Don't be fooled by the title. Music Pals isn't Barney's sleepytime sing-along record for kids. It's a wonderful collection of recordings from Don Cassell, one of the finest mandolinists in the Knoxville area, and a standout member of the ancient bluegrass outfit Dismembered Tennesseans. He plays on all these cuts, usually mandolin, with a little dobro, guitar, and even bouzouki for good measure. Music Pals shows off his virtuosity as both performer and tunesmith: he wrote three instrumental pieces, and they make for some of the record's finest moments.

But Don Cassell's also one of the friendliest guys in town. He can't sit for a picture or greet a friend on the sidewalk without his big grin. The premise of this album, and the best excuse for its title, is that Don has made a whole lot of friends in his quarter-century in Knoxville, and also, not incidentally, that some of them are talented. Don wanted to pay tribute to them by gathering them all together on one disc. Music Pals is likely the only opportunity you'll ever find that comprises the work of jazzman Bill Scarlett, guitar virtuoso Steve Kaufman, dulcimer maestro Evan Carawan, and guitarist/vocalist—and former Heartland writer—Linda Billman on the same piece of plastic. Along with 23 other accomplished musicians and singers, all of whom deserve more notice than we'll have space to give them in this column, and all of whom seem happy for the chance to sit in with the affable Cassell, who may be the most liked musician in town.

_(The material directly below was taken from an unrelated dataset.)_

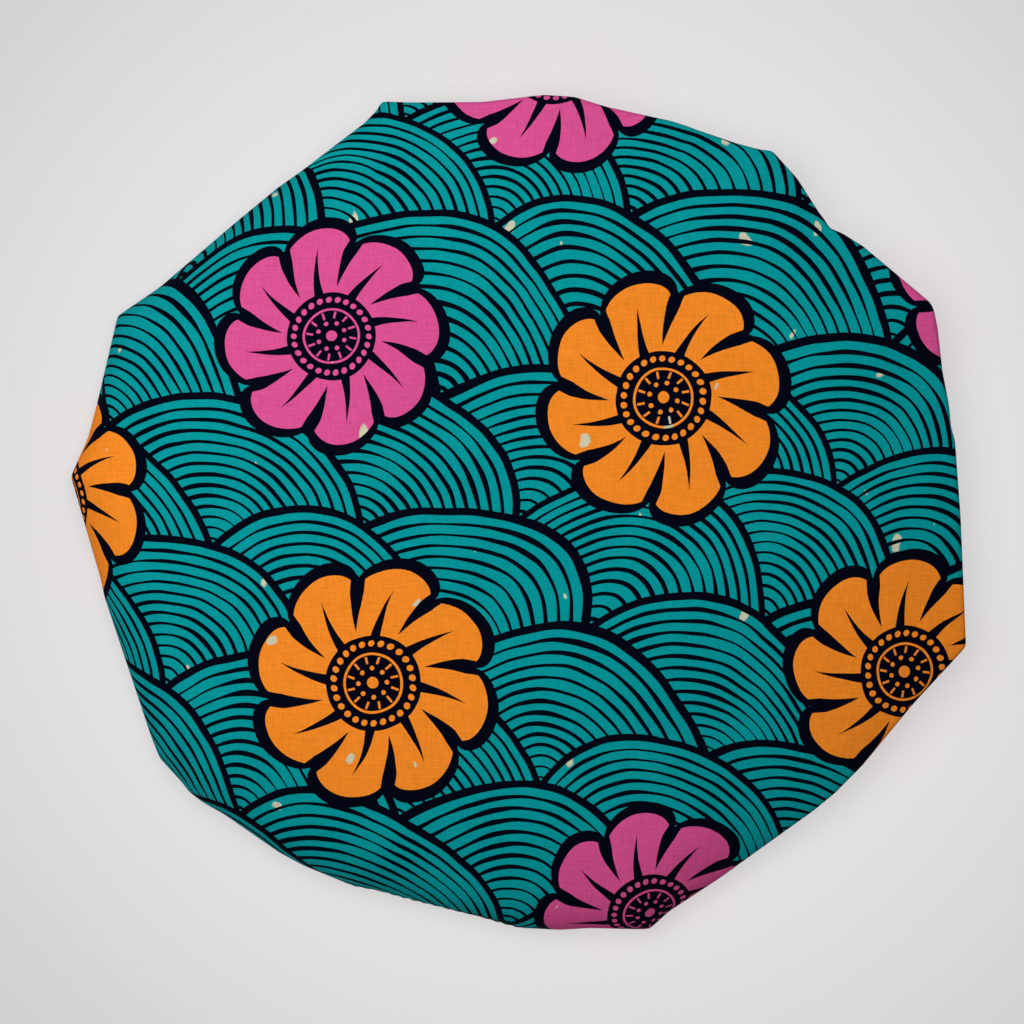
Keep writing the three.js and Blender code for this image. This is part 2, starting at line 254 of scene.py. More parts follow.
@dataclass(frozen=True)
class Folds:
    """The gathers under the rim, as lines that meander up and down with the cloth's spare length."""

    corner_degrees: tuple[float, ...] = (
        -16.6, -3.6, 9.2, 26.9, 42, 54.9, 68.7, 82.3, 95.3, 108.1, 126.6, 140.9, 153.5, 175.9, 191.4, 203.2,
        218, 234.7, 252.9, 271.1, 287.6, 302.5, 318.5, 334.3,
    )
    steepest: float = 1.95  # greatest turn of the cloth's line from level, in radians
    strongest: float = 12.0  # upper end of the search for the waves' scale
    halvings: int = 40
    lowest_wave: int = 10  # slower waves than this, in one turn, are taken out
    crest_limit: float = 0.0145
    softness: float = 0.0004  # height over which a valley's floor is rounded
    wave_fade: int = 4  # waves in one turn over which the slow ones fade out
    tightest: float = 0.05  # least share of its flat length that a ring may take
    pitch_blur: float = 8.0  # columns over which the rim's folds pass from one pitch to the next

    # Weights of the single, double and triple waves, and how far they stray, in radians
    single: tuple[float, float] = (0.75, 0.0)  # at the rim, and where they have faded out
    double: float = 0.8
    triple: tuple[float, float] = (0.12, 1.1)  # at the rim, and where they have taken over
    stray: float = 0.5  # of all, at the casing
    double_stray: float = 0.9
    triple_stray: float = 0.6
    unevenness: float = 0.22  # of the triple waves

    # How fast each change runs with the share of the way in, and the share at which it starts
    evening_rate: float = 1.1
    single_rate: float = 1.25
    double_rates: tuple[float, float] = (4.0, 2.0)  # setting in, and then fading
    double_fade_share: float = 0.45
    double_faded: float = 0.8
    triple_rate: float = 1.5
    triple_share: float = 0.1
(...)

The album shows a lot of range, not only in its personnel, but also in Cassell's own versatility. The tunes range from the jazzy instrumental "Crestwood" (an original, named for a street in Holston Hills) to the Bill Monroe bluegrass-gospel number "Wicked Path of Sin," to a surprisingly sinister version of "Golden Ring," the George Jones-Tammy Wynette standard. That's not Lyle Lovett singing the male role, but Bob Deck (yes, fans of the coolest talk show in Knoxville TV history, that Bob Deck) dueling with songstress Nancy Brennan Strange. (She's one of several prominent guest singers, including Laura Walker and Em Turner.)

Cassell's work is gracefully defiant of any genre. "Kansas City Kitty" is a 1920s jazz dance number, and the combo that plays it here may be one you've seen at Lucille's: Scarlett on clarinet, Marquis (you may know him as Marcus) Shirley on piano, Taylor Coker on bass. Doug Barron helps out on guitar, as Cassell strays from the mandolin to play an appropriately Hawaiian-sounding dobro. (No oddball, the song fits right in, as Cassell explains in the liner notes: he first heard the song as played by "Bashful Brother Oswald" Kirby, the onetime Knoxvillian who, as a member of Roy Acuff's band, introduced the dobro to a national audience.) Gillian Welch's "Red Clay Halo" is on here, with Danny Gammon on fiddle and David Lovett on clawhammer banjo. And there's even some straight-ahead bluegrass, like "Little Girl of Mine In Tennessee."

The album has such variety it's impossible to get tired of; Cassell's virtuosity is the river that runs through it, what makes it all work together.

His own songs show us the depths he conceals behind his open grin, and never moreso than on his own, mostly recent, compositions. "Hot Springs" is an agile string duet with national flat-picking champ Steve Kaufman. "Holston River Tune" is a new piece that could pass for an early-American fiddle-banjo tune (with Fletcher Bright and Doc Cullis doing the respective honors). "Insomnia" is the most unusual piece on the record, an old-world air (with Cassell on bouzouki!) which sounds like a theme to a Grimm's fable, only to dissolve into a manic Reinhardt-Grappelli bridge, then return. And there's the sadly beautiful "Waltz for Sarah," which is the best local antidote for those who have tired of "Ashoken Farewell."

If you don't like Don Cassell, you've never met him. For those who haven't, this album is a dandy introduction. Don's pals are your pals, and mine. I'll judge all this year's holiday parties by the standard of whether it's as good as being alone in my own kitchen with a bottle of beer and Music Pals.